0.はじめに
前編コラムでは、休業手当の支払いが必要となるか否かの判断基準と、直接は基準に表れない考慮要素についてみてきました。
今回は前編を踏まえ、中堅規模以上のメーカーをモデルに詳細を検討してみたいと思います。
1.メーカー製造部門への休業手当の支払いは必要か
今回のポイントは、「新型コロナの影響によって、操業そのものが難しい状況か否か」という視点です。
まず、大幅な減産により製造部門への影響は大きい為、工場の生産を停止し、生産部門の従業員を休業させるというケースが考えられます。
しかし、アフターサービス部門や管理部門などが稼働しているような場合、工場の生産停止は不可抗力による休業ではなく、コロナ不況の影響を最小限に抑えるための施策と考えられます。
この場合、使用者の責任権限において行う休業と解釈されますので、休業手当を支払い、その補填として雇用調整助成金を申請するのが妥当な施策といえるでしょう。

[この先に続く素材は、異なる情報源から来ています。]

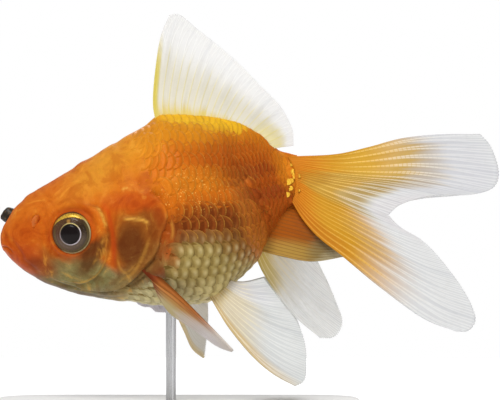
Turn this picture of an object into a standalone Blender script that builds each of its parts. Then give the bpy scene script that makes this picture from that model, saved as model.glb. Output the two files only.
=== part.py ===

繰り返しになりますが、会社として操業が難しいというレベルでなければ、基本的には休業手当の支払いありきで考える必要があります。
2.経営全体に与える影響を考えてみる
もっとも、休業は一律に実施というものではありません。生産停止の中でも稼働する人員(生産技術や生産管理)もいますし、他部署の応援で出勤させる人員を確保することもあるでしょう。
また、減産対応であれば必ずしも一定期間継続して休業とする必要はなく、例えば週1~2日の休業とするなど、休業による影響を最小限にすることで足りることもありえます。
生産設備を停止させることで稼働にかかる必要経費を抑制する効果も生じますので、これらをトータルでみたときに、経営にどのような影響が生じるかを考える必要があるでしょう。
無論、これらは製造部門に限った話ではありません。
間接部門においても、リモートワークによる事務所の閉鎖やフリーアドレス確保とあわせた執務フロアの縮小など、固定費や稼働にかかる必要経費を抑える施策を検討しましょう。
3.従業員が重要な「人財」であることを再認識
以上、前後編を見てきた通り、休業手当は労働者を守るための労基法上の措置であり、その支払いを行うか否かについて、経営者が経営状況だけを踏まえて判断できるとは限りません。
現在、休業手当の不払いに関する労働局への相談件数が増えており、一部メディアでも報じられているところですが、相談や報道の全てに休業手当の支払いが必要とは言わないまでも、その一部には労基法を正しく解釈していない為に違法状態となっているものもあります。
会社にとって最大の経営資源である「人財」は、一度その信頼を失えば、経営の回復期に思ったように再構築が進まない可能性があります。
このことを念頭に置きつつ、より慎重な検討が望まれるところです。